YURIMAGUAS, Peru, June 6 (Reuters) - Indigenous protesters and Peru's army refused to back down and a truce looked distant on Saturday, after two battles in the Amazon jungle killed some 50 people in the worst crisis of President Alan Garcia's term.

Protesters said 30 of their own have died and the government said 22 security forces have perished in two days of clashes over the president's drive to bring foreign companies to the rainforest to open mines and drill for oil.

The bloodshed has prompted widespread calls for Garcia's prime minister to quit, underscored divisions between elites in Lima and the rural poor and threatened to derail the government's push to further open up Peru to foreign investors [ID:nN0631113].

Thousands of Indians with wooden spears dug in at blockades on Saturday along remote Amazon highways, vowing to keep protesting if police did not halt efforts to break up their demonstrations.

About 10 police officers held by protesters were killed and another two dozen were freed by troops that moved in to end a hostage crisis, National Police Chief Miguel Hidalgo told RPP radio on Saturday. He said seven hostages were missing.

BATTLE AT 'DEVIL'S CURVE'

In an incident that triggered the hostage stand-off, 11 police died on Friday when they broke up a roadblock, about 870 miles (1,400 km) north of Lima along a stretch of highway known as "Devil's Curve," the government said.

Thirty protesters died at the "Devil's Curve" clash, Champion Nonimgo from AIDESEP, Peru's leading indigenous rights group, said on Saturday. The government said nine protesters died.

"We are talking about more than 30 indigenous deaths so far," Nonimgo said.

The army said it would impose widespread curfews in the Amazon starting on Saturday afternoon.

Garcia blamed leftist political opponents for the violence and defended the use of force.

"Shame on those politicians who can't win elections so they get together irrational groups to do what they did yesterday," Garcia said on Saturday.

Tribes, worried they will lose control over natural resources, have protested since April seeking to force Congress to repeal new laws that encourage foreign mining and energy companies to invest billions of dollars in the rain forest [ID:nN06294730].
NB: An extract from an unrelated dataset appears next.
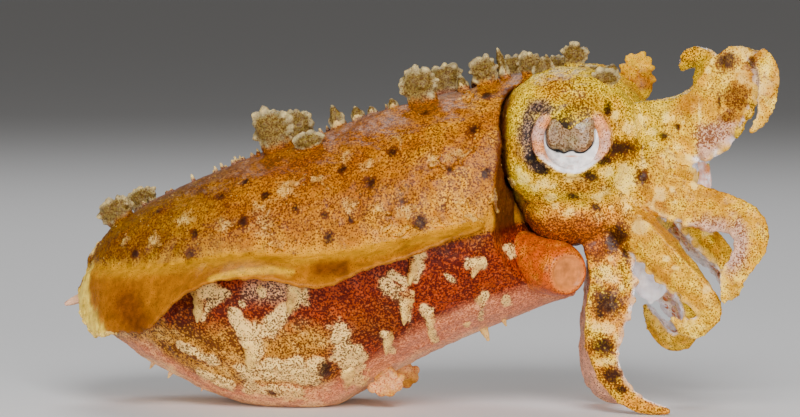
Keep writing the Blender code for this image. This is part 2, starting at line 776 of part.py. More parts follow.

"We are not going to give up until they reverse these laws that will damage us. They want to take away our lands and forest and make our traditions disappear," said Luis Huansi, a leader of the Shawi tribe from the Loreto region, at a highway blockade between the Amazon towns of Tarapoto and Yurimaguas.
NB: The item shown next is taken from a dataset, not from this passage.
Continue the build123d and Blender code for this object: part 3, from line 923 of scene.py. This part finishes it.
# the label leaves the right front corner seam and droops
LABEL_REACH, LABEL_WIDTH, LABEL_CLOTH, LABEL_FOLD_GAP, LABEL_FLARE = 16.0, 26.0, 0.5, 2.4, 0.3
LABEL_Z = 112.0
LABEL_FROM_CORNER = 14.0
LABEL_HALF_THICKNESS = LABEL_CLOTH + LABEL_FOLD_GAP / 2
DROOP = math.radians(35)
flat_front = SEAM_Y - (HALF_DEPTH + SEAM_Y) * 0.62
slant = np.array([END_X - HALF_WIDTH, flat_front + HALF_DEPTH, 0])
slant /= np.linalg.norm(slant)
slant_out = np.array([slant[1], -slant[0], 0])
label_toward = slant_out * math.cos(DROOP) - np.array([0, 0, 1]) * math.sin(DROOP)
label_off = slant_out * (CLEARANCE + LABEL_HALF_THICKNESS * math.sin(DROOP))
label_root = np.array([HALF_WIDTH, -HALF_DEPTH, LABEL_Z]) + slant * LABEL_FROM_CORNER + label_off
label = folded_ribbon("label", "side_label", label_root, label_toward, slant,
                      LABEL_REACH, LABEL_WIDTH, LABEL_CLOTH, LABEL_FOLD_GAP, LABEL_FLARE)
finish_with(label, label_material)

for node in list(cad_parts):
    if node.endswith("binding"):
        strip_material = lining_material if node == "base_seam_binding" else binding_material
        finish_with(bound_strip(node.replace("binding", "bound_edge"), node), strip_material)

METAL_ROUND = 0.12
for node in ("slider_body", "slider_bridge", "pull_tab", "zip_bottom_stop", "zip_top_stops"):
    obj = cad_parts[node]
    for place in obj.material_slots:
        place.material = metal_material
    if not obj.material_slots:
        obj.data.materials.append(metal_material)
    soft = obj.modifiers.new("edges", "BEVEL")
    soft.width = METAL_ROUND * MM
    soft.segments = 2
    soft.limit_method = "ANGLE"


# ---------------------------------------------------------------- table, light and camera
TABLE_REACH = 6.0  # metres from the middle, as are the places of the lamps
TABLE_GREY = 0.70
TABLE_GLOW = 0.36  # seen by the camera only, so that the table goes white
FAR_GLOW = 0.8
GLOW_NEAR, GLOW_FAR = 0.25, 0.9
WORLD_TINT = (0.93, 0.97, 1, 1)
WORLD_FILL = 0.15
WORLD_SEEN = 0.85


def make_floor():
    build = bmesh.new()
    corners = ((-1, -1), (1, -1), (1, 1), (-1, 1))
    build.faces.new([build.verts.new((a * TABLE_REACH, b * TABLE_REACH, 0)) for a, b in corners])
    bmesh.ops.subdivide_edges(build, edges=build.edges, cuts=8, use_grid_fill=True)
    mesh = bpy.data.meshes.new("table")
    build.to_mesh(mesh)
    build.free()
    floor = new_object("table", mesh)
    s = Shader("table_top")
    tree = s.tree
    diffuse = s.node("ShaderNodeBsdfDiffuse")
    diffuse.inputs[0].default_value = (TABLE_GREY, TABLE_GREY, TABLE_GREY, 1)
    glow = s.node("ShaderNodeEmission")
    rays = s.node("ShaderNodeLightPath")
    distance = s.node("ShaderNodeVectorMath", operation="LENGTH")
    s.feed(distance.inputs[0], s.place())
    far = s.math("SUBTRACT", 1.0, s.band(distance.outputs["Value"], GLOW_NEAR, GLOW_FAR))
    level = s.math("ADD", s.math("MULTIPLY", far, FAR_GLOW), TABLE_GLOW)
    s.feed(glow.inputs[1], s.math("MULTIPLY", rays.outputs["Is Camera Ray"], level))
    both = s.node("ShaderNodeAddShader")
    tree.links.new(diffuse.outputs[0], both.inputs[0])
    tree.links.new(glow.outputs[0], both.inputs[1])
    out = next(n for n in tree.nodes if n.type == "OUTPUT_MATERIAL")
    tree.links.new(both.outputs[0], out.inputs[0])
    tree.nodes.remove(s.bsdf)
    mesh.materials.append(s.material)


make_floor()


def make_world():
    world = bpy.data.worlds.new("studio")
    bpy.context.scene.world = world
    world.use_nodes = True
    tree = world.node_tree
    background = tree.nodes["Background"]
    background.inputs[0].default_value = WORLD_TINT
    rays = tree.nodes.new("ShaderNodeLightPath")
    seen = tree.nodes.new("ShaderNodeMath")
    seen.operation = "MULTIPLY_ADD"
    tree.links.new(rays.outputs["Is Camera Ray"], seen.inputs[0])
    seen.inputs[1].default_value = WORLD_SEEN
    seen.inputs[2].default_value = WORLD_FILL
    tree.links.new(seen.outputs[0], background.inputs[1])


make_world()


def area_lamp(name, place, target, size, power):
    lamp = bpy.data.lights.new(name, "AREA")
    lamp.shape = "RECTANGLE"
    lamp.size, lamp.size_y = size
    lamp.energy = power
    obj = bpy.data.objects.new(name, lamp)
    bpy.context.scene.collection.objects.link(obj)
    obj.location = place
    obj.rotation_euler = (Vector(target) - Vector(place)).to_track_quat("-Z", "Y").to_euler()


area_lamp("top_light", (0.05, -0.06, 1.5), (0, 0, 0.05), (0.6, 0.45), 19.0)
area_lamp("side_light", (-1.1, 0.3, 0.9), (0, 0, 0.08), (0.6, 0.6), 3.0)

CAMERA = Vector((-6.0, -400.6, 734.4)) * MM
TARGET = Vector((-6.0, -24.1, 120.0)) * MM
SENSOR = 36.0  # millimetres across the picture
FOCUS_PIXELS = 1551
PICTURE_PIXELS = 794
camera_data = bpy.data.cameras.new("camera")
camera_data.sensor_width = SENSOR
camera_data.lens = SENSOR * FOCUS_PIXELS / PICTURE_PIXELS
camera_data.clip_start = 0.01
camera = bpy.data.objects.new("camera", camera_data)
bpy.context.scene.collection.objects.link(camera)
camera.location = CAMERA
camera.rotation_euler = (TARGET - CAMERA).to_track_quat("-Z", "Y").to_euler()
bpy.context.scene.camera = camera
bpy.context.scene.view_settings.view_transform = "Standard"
Men, women and children from the subsistence farming region were blocking the highway. Some were dressed in long red tunics, wore headbands and carried wooden spears. Families have set up tents of plastic sheeting along the roadside.

DEVELOPMENT LAGS

Defense Minister Antero Flores said security forces had regained control of an oil pumping station of state-owned Petroperu, which protesters had threatened to set ablaze.
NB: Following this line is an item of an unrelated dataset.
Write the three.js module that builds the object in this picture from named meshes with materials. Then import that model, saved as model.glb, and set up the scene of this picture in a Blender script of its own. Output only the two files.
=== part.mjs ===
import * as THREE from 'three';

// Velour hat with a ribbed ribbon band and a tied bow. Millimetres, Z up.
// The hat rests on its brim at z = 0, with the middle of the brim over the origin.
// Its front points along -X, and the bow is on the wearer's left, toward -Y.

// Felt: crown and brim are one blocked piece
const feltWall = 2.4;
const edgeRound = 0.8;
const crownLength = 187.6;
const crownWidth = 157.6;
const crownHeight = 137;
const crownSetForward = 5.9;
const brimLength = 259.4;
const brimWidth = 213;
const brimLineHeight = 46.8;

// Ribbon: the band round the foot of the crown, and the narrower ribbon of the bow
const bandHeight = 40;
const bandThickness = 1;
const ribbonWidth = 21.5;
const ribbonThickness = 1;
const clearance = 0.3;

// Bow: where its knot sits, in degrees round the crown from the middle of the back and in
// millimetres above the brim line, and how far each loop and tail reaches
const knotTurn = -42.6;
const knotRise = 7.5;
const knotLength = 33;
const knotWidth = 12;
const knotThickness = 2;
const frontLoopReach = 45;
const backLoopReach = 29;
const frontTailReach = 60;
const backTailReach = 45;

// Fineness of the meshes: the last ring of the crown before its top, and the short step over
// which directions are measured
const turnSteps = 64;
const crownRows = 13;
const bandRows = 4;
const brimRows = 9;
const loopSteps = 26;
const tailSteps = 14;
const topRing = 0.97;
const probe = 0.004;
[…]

Garcia, whose approval rating is 30 percent, is especially unpopular in the Amazon, where development has lagged.

Critics say he has not done enough to lower the poverty rate from 36 percent and that economic boom times before the current downturn failed to reach the poor.

They also say his policies favoring free markets and foreign investment mainly benefit urban elites.

Indigenous groups are upset over laws passed last year as Garcia moved to bring Peru's regulatory framework into compliance with a free-trade agreement with the United States.

After Friday's violence, members of Garcia's Cabinet accused protesters of being inflexible and refusing to negotiate and said they would impose curfews.

Indigenous leaders were outraged and said Garcia's allies acted in bad faith when they blocked a motion in Congress on Thursday to open debate on a law that tribes want overturned.